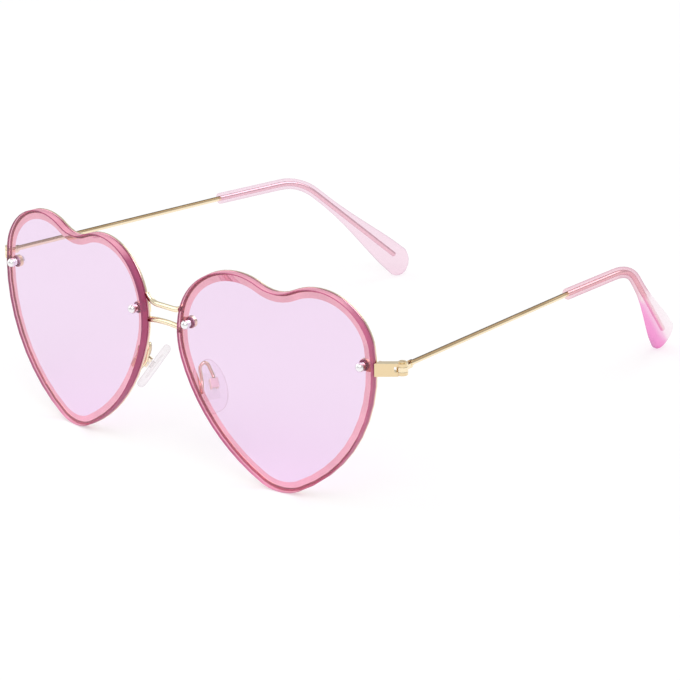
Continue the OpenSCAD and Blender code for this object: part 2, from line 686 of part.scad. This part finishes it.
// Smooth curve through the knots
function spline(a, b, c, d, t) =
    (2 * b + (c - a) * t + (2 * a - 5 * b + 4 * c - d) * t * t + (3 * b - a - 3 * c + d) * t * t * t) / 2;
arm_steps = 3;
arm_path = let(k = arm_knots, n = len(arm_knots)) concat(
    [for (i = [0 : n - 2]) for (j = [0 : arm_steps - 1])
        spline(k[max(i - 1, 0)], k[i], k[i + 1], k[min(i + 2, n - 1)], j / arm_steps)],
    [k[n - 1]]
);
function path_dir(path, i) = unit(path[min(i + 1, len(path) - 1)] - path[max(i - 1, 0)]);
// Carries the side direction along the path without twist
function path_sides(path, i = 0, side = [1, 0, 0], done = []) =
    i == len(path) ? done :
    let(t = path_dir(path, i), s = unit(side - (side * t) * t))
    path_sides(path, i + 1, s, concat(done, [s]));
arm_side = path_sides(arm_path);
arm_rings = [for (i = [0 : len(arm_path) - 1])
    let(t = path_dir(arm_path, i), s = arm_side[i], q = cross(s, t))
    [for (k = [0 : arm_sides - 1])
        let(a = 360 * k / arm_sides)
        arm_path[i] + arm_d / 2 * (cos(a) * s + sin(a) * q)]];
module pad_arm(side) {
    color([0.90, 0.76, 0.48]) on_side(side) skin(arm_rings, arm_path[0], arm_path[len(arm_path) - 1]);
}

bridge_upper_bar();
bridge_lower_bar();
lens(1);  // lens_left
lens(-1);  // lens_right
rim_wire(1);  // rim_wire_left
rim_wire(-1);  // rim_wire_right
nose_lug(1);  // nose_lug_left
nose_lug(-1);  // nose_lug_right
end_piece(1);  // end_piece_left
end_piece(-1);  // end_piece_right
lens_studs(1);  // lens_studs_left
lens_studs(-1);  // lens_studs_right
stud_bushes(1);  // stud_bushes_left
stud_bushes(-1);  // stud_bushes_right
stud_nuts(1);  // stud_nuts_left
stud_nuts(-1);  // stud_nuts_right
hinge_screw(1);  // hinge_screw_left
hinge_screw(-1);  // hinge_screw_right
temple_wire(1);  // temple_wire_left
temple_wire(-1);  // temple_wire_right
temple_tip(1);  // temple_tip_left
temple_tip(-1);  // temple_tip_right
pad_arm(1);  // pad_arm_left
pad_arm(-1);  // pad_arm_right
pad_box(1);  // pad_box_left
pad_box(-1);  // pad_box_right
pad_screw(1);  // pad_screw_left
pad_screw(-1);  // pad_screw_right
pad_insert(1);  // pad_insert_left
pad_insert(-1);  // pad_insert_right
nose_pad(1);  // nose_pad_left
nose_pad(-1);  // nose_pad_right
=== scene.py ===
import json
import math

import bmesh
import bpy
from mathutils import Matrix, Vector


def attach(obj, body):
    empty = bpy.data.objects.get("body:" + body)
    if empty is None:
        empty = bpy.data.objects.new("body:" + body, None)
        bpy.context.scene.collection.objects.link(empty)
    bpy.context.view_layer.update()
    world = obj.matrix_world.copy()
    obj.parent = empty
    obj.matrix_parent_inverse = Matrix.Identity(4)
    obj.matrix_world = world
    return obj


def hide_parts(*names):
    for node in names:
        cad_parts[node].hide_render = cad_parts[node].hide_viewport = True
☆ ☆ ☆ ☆
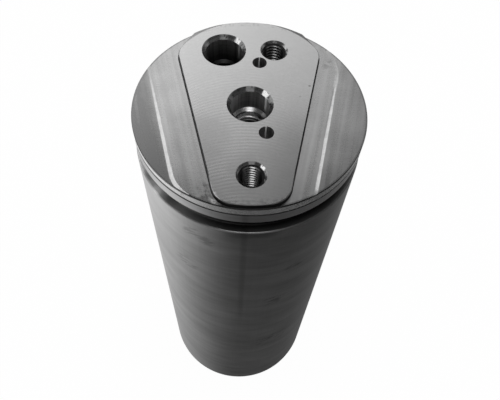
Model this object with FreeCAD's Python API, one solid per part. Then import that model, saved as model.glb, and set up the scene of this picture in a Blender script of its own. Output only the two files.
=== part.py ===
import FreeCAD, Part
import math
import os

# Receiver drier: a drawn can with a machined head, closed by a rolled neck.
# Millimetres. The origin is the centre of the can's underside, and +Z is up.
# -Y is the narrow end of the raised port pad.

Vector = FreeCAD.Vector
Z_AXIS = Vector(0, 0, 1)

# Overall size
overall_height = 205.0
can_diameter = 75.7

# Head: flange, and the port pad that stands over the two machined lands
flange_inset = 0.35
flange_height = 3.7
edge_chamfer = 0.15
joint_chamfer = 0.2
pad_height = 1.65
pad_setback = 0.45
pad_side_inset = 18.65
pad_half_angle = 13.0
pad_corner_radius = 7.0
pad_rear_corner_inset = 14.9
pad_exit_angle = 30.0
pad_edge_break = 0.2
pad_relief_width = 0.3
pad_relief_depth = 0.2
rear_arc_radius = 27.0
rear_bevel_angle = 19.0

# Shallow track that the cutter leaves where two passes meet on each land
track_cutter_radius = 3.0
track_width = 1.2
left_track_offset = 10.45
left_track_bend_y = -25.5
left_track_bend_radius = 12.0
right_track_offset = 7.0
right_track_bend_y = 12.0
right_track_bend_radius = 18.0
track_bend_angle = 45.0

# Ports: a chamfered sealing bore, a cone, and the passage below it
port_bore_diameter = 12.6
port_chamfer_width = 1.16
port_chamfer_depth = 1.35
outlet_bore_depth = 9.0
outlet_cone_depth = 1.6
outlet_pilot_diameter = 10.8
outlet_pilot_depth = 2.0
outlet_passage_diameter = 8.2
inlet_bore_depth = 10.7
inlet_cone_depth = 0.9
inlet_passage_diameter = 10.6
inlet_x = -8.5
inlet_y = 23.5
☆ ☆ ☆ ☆
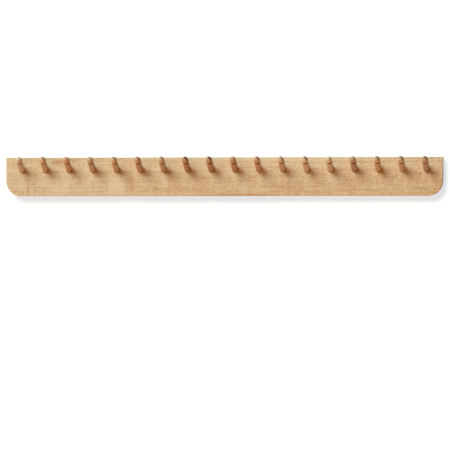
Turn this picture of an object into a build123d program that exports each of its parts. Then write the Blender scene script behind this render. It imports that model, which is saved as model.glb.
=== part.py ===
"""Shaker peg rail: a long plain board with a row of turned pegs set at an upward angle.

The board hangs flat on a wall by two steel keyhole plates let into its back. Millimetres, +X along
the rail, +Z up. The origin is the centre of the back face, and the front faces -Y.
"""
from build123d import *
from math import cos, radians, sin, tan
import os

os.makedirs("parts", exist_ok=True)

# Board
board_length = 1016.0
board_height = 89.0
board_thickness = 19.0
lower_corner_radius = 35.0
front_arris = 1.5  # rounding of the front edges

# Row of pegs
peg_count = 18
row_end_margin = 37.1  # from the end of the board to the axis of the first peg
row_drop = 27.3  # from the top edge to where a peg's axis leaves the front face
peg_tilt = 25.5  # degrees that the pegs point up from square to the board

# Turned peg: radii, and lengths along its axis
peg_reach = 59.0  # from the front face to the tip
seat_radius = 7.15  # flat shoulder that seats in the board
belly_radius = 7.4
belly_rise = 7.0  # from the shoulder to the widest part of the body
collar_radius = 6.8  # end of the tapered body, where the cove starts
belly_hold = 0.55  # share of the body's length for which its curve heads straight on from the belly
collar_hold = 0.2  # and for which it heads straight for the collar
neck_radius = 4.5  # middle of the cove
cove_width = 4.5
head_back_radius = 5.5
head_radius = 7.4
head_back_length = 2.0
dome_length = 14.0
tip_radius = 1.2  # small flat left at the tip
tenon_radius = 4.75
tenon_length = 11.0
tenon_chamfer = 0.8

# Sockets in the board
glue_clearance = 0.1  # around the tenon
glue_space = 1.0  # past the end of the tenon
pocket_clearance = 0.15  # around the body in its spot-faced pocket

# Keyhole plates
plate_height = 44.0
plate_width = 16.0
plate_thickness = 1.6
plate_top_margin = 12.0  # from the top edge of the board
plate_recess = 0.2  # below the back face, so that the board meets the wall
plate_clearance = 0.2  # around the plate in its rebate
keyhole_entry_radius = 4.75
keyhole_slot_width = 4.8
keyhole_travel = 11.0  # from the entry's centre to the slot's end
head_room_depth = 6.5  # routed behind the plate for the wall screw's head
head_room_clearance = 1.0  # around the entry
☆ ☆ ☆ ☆
## GIVEN PROBLEM
Return the lines from the line with "bridge_upper_bar();" through the line with "cad_parts[node].hide_render = cad_parts[node].hide_viewport", inclusive, exactly as they stand, and nothing else.

## COMPLETE OUTPUT
bridge_upper_bar();
bridge_lower_bar();
lens(1);  // lens_left
lens(-1);  // lens_right
rim_wire(1);  // rim_wire_left
rim_wire(-1);  // rim_wire_right
nose_lug(1);  // nose_lug_left
nose_lug(-1);  // nose_lug_right
end_piece(1);  // end_piece_left
end_piece(-1);  // end_piece_right
lens_studs(1);  // lens_studs_left
lens_studs(-1);  // lens_studs_right
stud_bushes(1);  // stud_bushes_left
stud_bushes(-1);  // stud_bushes_right
stud_nuts(1);  // stud_nuts_left
stud_nuts(-1);  // stud_nuts_right
hinge_screw(1);  // hinge_screw_left
hinge_screw(-1);  // hinge_screw_right
temple_wire(1);  // temple_wire_left
temple_wire(-1);  // temple_wire_right
temple_tip(1);  // temple_tip_left
temple_tip(-1);  // temple_tip_right
pad_arm(1);  // pad_arm_left
pad_arm(-1);  // pad_arm_right
pad_box(1);  // pad_box_left
pad_box(-1);  // pad_box_right
pad_screw(1);  // pad_screw_left
pad_screw(-1);  // pad_screw_right
pad_insert(1);  // pad_insert_left
pad_insert(-1);  // pad_insert_right
nose_pad(1);  // nose_pad_left
nose_pad(-1);  // nose_pad_right
=== scene.py ===
import json
import math

import bmesh
import bpy
from mathutils import Matrix, Vector


def attach(obj, body):
    empty = bpy.data.objects.get("body:" + body)
    if empty is None:
        empty = bpy.data.objects.new("body:" + body, None)
        bpy.context.scene.collection.objects.link(empty)
    bpy.context.view_layer.update()
    world = obj.matrix_world.copy()
    obj.parent = empty
    obj.matrix_parent_inverse = Matrix.Identity(4)
    obj.matrix_world = world
    return obj


def hide_parts(*names):
    for node in names:
        cad_parts[node].hide_render = cad_parts[node].hide_viewport = True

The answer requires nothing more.